Review by Steve Alspach

"Incantations," released in 1978, may have been Mike Oldfield's most ambitious work to date. Oldfield draws from a number of sources here, including orchestral strings, Philip Glass-like arpeggios, African drumming, and choral work to make this a grand effort. The instrumentalists on this album are Mike Oldfield; Mike Laird, trumpet; Pierre Moerlin, drums and vibraphone; Maddy Prior, Sally Oldfield, the Queens College Girls Choir, voices; Sebastian Bell and Terry Oldfield on flutes, and Jabula on African drums. David Bedford conducted the strings and choir.

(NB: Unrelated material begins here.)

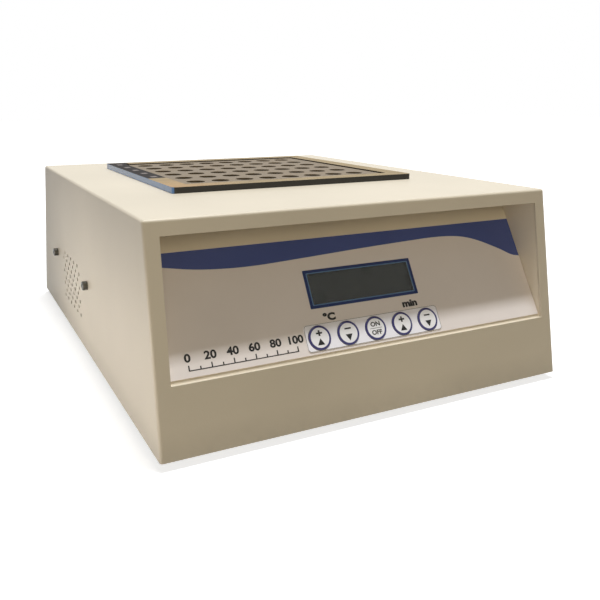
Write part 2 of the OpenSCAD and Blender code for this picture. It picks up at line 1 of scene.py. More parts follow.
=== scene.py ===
# %% [markdown]
# # A dry block heater
# This lesson dresses the solids of a bench-top dry block heater: a powder-coated case with a
# sloping membrane panel, and an aluminium block with wells for tubes. The solids come from CAD
# and stay as they are. We add finishes, the printing on the panel, light and a camera.
# Places are in the frame of the CAD model. Lengths are in metres, except on the panel and on
# the back, where the comments say millimetres.

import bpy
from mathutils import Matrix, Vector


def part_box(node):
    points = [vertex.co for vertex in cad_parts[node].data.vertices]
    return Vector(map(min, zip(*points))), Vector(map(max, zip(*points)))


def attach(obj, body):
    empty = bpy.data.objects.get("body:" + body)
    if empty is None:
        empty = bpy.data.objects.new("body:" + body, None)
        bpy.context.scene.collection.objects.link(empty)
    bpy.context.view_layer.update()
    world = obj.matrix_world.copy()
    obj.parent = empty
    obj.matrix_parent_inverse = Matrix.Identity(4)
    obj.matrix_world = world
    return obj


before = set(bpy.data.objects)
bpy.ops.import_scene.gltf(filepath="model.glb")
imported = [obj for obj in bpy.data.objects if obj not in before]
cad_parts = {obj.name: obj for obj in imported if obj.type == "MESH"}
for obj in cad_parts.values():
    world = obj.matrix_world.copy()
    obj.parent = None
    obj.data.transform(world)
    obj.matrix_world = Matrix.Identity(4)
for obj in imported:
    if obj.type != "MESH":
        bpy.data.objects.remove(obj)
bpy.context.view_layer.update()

# %% [markdown]
# Blender brings its own libraries. With numpy a shape is worked out as whole arrays, and with
# mathutils the camera and the lamps are turned.

# %% The libraries
import math

import bpy
import numpy as np
from mathutils import Matrix, Vector

print("Blender", bpy.app.version_string)

# %% [markdown]
# ## The camera and the bench
# The heater stands on a bench and is seen from its front left corner, a little above. We could
# aim the camera with a constraint, but a plain matrix says exactly where it looks. A small
# shift of the lens frames the object without turning the camera.

# %% The camera
EYE = Vector((-0.2492, -0.5570, 0.2040))
RIGHT = Vector((0.8930, -0.4501, -0.0001))
UP = Vector((0.0803, 0.1590, 0.9840))
FOCAL_LENGTH, SENSOR_WIDTH = 42.094, 36
SHIFT_ACROSS, SHIFT_UP = 0.025, -0.125
NEAREST = 0.01

camera_data = bpy.data.cameras.new("camera")
camera_data.lens = FOCAL_LENGTH
camera_data.sensor_width = SENSOR_WIDTH
camera_data.shift_x = SHIFT_ACROSS
camera_data.shift_y = SHIFT_UP
camera_data.clip_start = NEAREST
camera = bpy.data.objects.new("camera", camera_data)
bpy.context.scene.collection.objects.link(camera)
right = RIGHT.normalized()
up = (UP - right * UP.dot(right)).normalized()
turn = Matrix((right, up, right.cross(up))).transposed()
camera.matrix_world = Matrix.Translation(EYE) @ turn.to_4x4()
bpy.context.scene.camera = camera
bpy.context.scene.view_settings.view_transform = "Standard"
print("camera at", tuple(round(c, 3) for c in EYE), "lens", FOCAL_LENGTH)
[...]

This review is available in book format (hardcover and paperback) in Music Street Journal: The Early Years Volume 2 at garyhillauthor.com/Music-Street-Journal-The-Early-Years.

Track by Track Review
Part 1
A vocal arpeggio opening (similar to that on "Tarkus") goes into an 11/8 section with the flute playing lead. This segment also includes strings playing double-time in the background. This first movement then goes into a march-like setting with the trumpet playing lead (and echoing on itself) with the strings keeping time. This is followed by a rather long section where the Queens College Girls Choir sings Ben Jonson's "Hymn to Diana" over an eighteen-bar pattern. Given that the excerpt from "Hymn to Diana" is only three lines, the words are repeated over the pattern. The first part ends with the 11/8 opening section.
Part 2
This part opens with a keyboard melody over the Glass-like arpeggios, then shifts abruptly into two short passages with tremolo strings. This provides a bridge into a slower version of the "Hymn to Diana" melody. The last nine minutes of this movement are something only Mike Oldfield could pull off (or have the nerve to). Take an African drum group, fade in a synthesizer (holding one chord throughout), use a marimba counter-melody, and have Maddy Prior sing an excerpt from Longfellow's "Hiawatha." It may look weird on paper, but it works quite well. The music may be minimalistic, but it forces the listener to follow the story, and Prior's melody and the marimba counter-melody accompany each other perfectly.
Part 3
The first two parts were extensions of several themes, but this goes into a different direction. Oldfield's guitar takes center stage in place of the string and choral arrangements. The first 10 minutes sound like vintage Oldfield, his double-speed guitar solos melodic and fluid. The second half is the hardest thing on the album, though nothing like his "Piltdown Man" bit from "Tubular Bells." The melodies in this section are quite simple. A brief return to the opening theme for Part 3, and then into a new section where the guitar seems to eke out a melody while the rhythm instruments hammer away. The prolonged ending seems to indicate that Oldfield may have been trying to get seventeen minutes out of this piece come hell or high water.
Part 4
A harp opens up this movement with a piano playing a dreamy, Satie-like melody. The 11/8 theme reappears, this time with a crystalline vibraphone taking the lead. Oldfield then takes a solo over the 11/8 pattern. The piece goes back to the vibraphone lead for a hypnotically long time. A harder variation of the "Hiawatha" theme appears, and then back to the 11/8 (like a musical tug-of-war) before ending with the melody used in the "Hiawatha" excerpt, this time with a different marimba counter-melody, and Maddy Prior reappears to sing the coda.